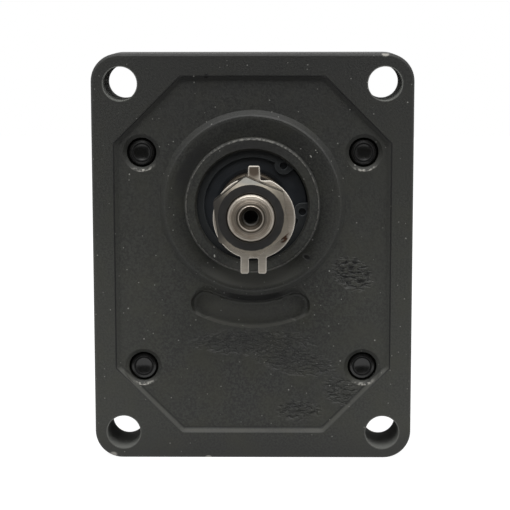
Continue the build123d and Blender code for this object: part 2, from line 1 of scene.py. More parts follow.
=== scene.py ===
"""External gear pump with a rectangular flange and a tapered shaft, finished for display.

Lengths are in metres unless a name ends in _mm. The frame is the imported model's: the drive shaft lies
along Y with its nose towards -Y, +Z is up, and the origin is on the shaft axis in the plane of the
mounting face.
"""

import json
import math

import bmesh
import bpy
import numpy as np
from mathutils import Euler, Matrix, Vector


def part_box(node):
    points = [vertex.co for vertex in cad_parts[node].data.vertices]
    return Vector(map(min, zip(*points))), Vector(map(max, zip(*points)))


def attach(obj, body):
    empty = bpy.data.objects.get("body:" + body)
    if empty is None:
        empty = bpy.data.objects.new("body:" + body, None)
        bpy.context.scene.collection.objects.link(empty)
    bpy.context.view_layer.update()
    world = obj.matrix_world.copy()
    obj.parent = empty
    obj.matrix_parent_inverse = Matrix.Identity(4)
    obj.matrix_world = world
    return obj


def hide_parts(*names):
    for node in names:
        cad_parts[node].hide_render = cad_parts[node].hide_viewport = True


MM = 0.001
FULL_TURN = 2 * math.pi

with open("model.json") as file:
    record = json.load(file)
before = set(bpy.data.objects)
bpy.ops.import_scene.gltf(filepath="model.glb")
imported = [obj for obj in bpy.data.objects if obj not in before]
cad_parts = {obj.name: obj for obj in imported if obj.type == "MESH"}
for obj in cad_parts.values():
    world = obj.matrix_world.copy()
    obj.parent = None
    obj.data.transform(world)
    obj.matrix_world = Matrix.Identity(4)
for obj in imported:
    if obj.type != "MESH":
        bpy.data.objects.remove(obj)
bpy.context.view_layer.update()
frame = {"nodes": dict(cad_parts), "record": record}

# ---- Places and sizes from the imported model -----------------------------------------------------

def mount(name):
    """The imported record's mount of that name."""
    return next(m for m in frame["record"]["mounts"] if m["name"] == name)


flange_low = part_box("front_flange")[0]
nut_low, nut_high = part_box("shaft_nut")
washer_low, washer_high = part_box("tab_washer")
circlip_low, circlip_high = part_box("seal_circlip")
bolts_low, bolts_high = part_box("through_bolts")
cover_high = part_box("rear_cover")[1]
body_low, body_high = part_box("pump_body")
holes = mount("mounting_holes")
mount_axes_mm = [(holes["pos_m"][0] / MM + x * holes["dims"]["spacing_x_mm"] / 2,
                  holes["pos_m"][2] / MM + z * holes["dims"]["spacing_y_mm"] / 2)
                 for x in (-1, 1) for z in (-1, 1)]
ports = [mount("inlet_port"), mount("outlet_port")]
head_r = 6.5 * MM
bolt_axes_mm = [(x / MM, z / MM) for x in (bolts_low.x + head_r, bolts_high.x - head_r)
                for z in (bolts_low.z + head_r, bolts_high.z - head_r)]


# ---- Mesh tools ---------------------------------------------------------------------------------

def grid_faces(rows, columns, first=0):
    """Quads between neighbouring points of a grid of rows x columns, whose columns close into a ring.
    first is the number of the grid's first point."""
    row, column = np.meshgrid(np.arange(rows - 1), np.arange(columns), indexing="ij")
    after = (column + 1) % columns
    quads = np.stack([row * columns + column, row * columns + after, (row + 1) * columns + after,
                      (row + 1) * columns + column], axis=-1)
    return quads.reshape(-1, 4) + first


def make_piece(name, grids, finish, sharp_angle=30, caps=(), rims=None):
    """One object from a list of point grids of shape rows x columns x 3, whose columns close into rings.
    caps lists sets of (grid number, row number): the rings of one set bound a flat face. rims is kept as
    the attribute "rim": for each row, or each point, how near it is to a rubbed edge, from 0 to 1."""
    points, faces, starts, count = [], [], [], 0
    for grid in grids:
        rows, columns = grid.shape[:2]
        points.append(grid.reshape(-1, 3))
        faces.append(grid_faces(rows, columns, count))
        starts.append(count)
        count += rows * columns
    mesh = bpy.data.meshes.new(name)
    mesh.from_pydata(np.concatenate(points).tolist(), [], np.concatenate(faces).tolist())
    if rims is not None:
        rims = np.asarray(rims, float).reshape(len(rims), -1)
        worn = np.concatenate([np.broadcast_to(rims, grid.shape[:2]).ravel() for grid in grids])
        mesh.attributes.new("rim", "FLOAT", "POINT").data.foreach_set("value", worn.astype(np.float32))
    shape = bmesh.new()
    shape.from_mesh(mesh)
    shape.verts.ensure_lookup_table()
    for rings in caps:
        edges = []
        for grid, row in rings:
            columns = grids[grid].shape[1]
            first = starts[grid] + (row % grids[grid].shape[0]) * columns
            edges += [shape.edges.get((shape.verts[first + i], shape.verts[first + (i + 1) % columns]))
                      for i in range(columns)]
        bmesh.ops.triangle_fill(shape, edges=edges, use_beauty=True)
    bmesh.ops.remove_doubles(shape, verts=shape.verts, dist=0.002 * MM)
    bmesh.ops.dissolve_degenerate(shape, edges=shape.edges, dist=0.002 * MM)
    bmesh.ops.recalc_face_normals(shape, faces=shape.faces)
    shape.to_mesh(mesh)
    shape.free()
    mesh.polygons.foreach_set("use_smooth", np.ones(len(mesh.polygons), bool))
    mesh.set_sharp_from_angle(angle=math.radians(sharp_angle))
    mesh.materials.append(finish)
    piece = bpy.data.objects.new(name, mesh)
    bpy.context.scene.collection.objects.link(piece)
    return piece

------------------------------

Identify each line holding the string "None", and copy it out.

• _Task response_
    if empty is None:
        empty = bpy.data.objects.new("body:" + body, None)
    obj.parent = None
def make_piece(name, grids, finish, sharp_angle=30, caps=(), rims=None):
    if rims is not None:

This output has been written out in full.